▸ **To do**:
Please restate, exactly as written, the lines running from the beginning of the material through the line that has "rail_corner = 0.9" in it.

━━━━━ Source excerpt ━━━━━

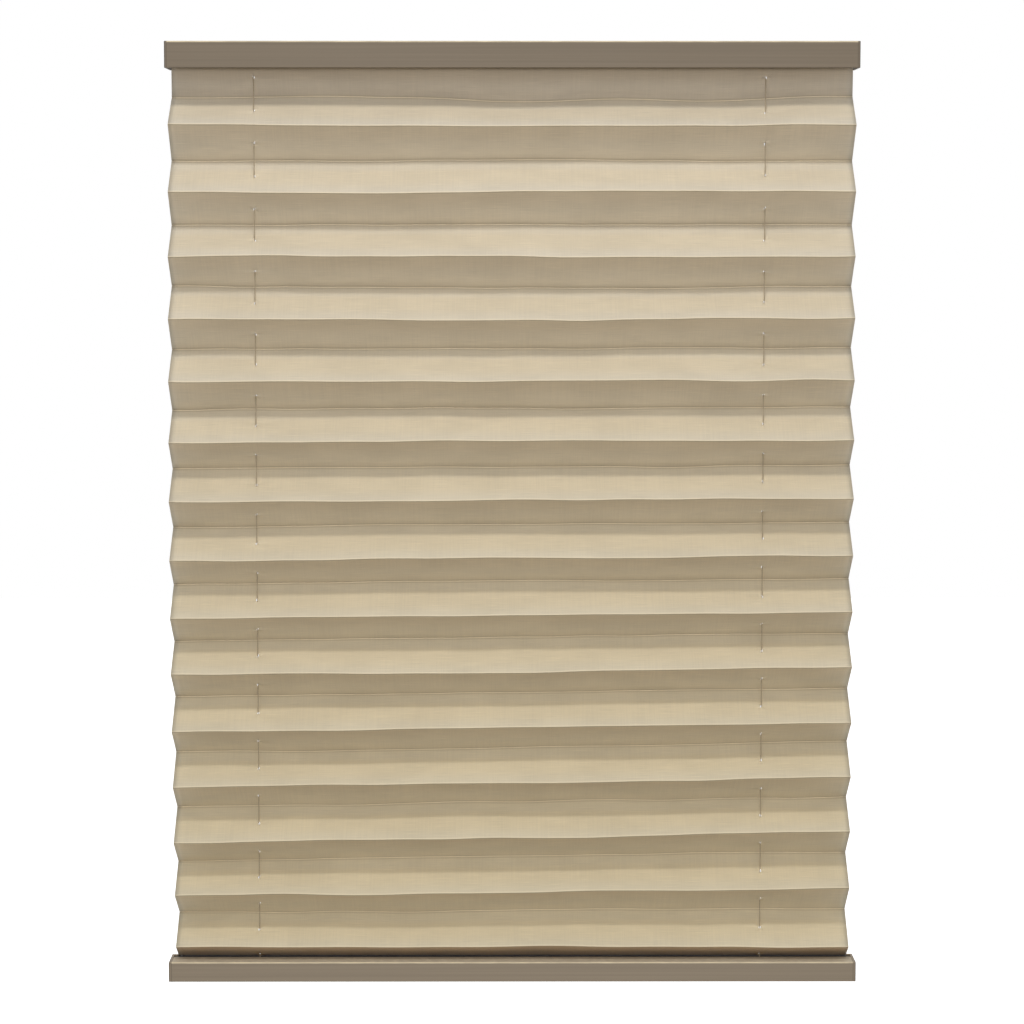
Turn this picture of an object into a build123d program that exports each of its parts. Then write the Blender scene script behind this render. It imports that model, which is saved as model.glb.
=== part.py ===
from build123d import *
import os
from math import acos, cos, degrees, pi, sin, sqrt

# Cordless pleated blind, hung by its headrail and let down to its full drop.
# Millimetres.  +X runs to the right along the headrail, +Y goes back to the window and
# +Z is up.  The origin is the middle of the headrail's top face.

# Overall sizes
overall_drop = 965.0
overall_width = 711.0
headrail_shorter_by = 9.0

# Headrail: an extruded channel, open below, with lips that hold the fabric's strip and
# ribs above them that carry the lifting mechanism
headrail_depth = 54.0
headrail_height = 27.0
headrail_wall = 1.3
headrail_lip = 4.0
rib_reach = 3.0
rib_thickness = 1.2
rail_corner = 0.9

# Bottom rail: a closed box section, most of it in front of the cords, with a slot near the
# back of its top for the fabric and the cords
bottom_rail_depth = 38.3
bottom_rail_back_y = 11.3
bottom_rail_height = 20.6
bottom_rail_wall = 1.3
slot_front_y = -3.0
slot_back_y = 8.5

# End caps: a plate over the rail's end and a hollow plug inside it
headrail_cap_thickness = 2.0
bottom_cap_thickness = 2.5
cap_edge_round = 0.5
plug_length = 12.0
plug_wall = 1.6
plug_clearance = 0.15

# Strips that the fabric is glued to
strip_thickness = 1.8
strip_clearance = 0.1
strip_side_clearance = 0.3
strip_end_clearance = 0.5

# Pleated fabric: flat panels of one length, folded to the front and to the back.  The
# weight below opens the upper pleats a little further than the lower ones.
fabric_side_gap = 2.5
fabric_thickness = 0.5
pleat_panel = 50.8
pleat_pitch = 61.0
first_fold_drop = 29.0
last_fold_rise = 14.7
top_opening = 5.6
top_flap_start_y = -18.8
top_flap_fold_y = -9.5
bottom_flap_fold_y = 7.5
bottom_flap_end_y = -2.0
fabric_hole_radius = 1.7

# Lift cords
left_cord_inset = 87.9
right_cord_inset = 93.2
cord_diameter = 0.9
cord_clearance = 0.4
cord_bend_radius = 5.0
knot_radius = 1.4
cord_stop_radius = 3.0
cord_stop_height = 5.0
cord_stop_bore_clearance = 0.1
spool_wrap_degrees = 200.0

# Spring motor: four drums in line, geared together, in a housing on the headrail's ribs
gear_module = 1.0
gear_addendum = 0.8
gear_root_depth = 1.25
gear_thickness = 3.2
tooth_pitch_share = 0.43
tooth_tip_share = 0.25
tooth_root_share = 0.60
spool_radius = 9.5
spool_play = 0.05
storage_hub_radius = 7.0
output_hub_radius = 8.5
flange_gap = 2.0
flange_thickness = 1.2
drum_play = 0.3
axle_radius = 1.5
axle_clearance = 0.05
housing_wall = 1.2
housing_clearance = 0.3
housing_slot_width = 2.4
spring_roll_thickness = 3.0
spring_thickness = 0.3
spring_edge_gap = 1.0
spring_wrap_degrees = 190.0

# Cord guides
guide_length = 20.0
guide_width = 16.0
guide_foot_thickness = 2.0
guide_cover = 5.0

# Screw holes in the headrail's top wall
screw_hole_radius = 2.2
screw_hole_inset = 41.0


# Levels and lengths that follow from the sizes above
bottom_rail_length = overall_width
headrail_length = overall_width - headrail_shorter_by
screw_hole_spacing = headrail_length - 2 * screw_hole_inset
left_cord_x = -headrail_length / 2 + left_cord_inset
right_cord_x = headrail_length / 2 - right_cord_inset
headrail_body_length = headrail_length - 2 * headrail_cap_thickness
bottom_rail_body_length = bottom_rail_length - 2 * bottom_cap_thickness
headrail_inner_half = headrail_depth / 2 - headrail_wall
bottom_rail_inner_half = bottom_rail_depth / 2 - bottom_rail_wall
bottom_rail_middle_y = bottom_rail_back_y - bottom_rail_depth / 2
lip_top = -headrail_height + headrail_wall
top_strip_bottom = lip_top + strip_clearance
top_strip_top = top_strip_bottom + strip_thickness
rib_bottom = top_strip_top + strip_clearance
rib_top = rib_bottom + rib_thickness
bottom_rail_bottom = -overall_drop
bottom_rail_top = bottom_rail_bottom + bottom_rail_height
bottom_strip_top = bottom_rail_top - bottom_rail_wall - strip_clearance
bottom_strip_bottom = bottom_strip_top - strip_thickness
fabric_width = headrail_length - 2 * fabric_side_gap
cord_stop_top = bottom_strip_bottom - strip_clearance
cord_stop_bottom = cord_stop_top - cord_stop_height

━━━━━

▸ **The solution**:
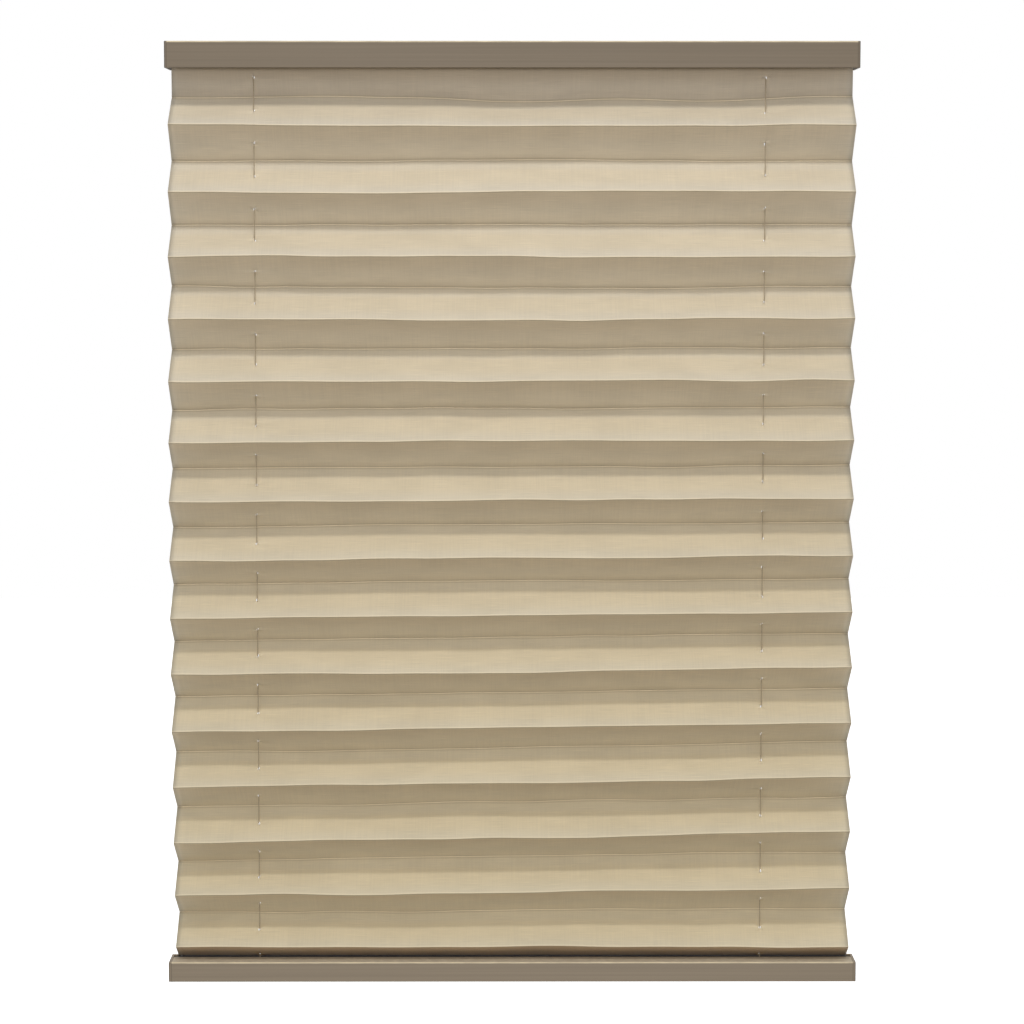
Turn this picture of an object into a build123d program that exports each of its parts. Then write the Blender scene script behind this render. It imports that model, which is saved as model.glb.
=== part.py ===
from build123d import *
import os
from math import acos, cos, degrees, pi, sin, sqrt

# Cordless pleated blind, hung by its headrail and let down to its full drop.
# Millimetres.  +X runs to the right along the headrail, +Y goes back to the window and
# +Z is up.  The origin is the middle of the headrail's top face.

# Overall sizes
overall_drop = 965.0
overall_width = 711.0
headrail_shorter_by = 9.0

# Headrail: an extruded channel, open below, with lips that hold the fabric's strip and
# ribs above them that carry the lifting mechanism
headrail_depth = 54.0
headrail_height = 27.0
headrail_wall = 1.3
headrail_lip = 4.0
rib_reach = 3.0
rib_thickness = 1.2
rail_corner = 0.9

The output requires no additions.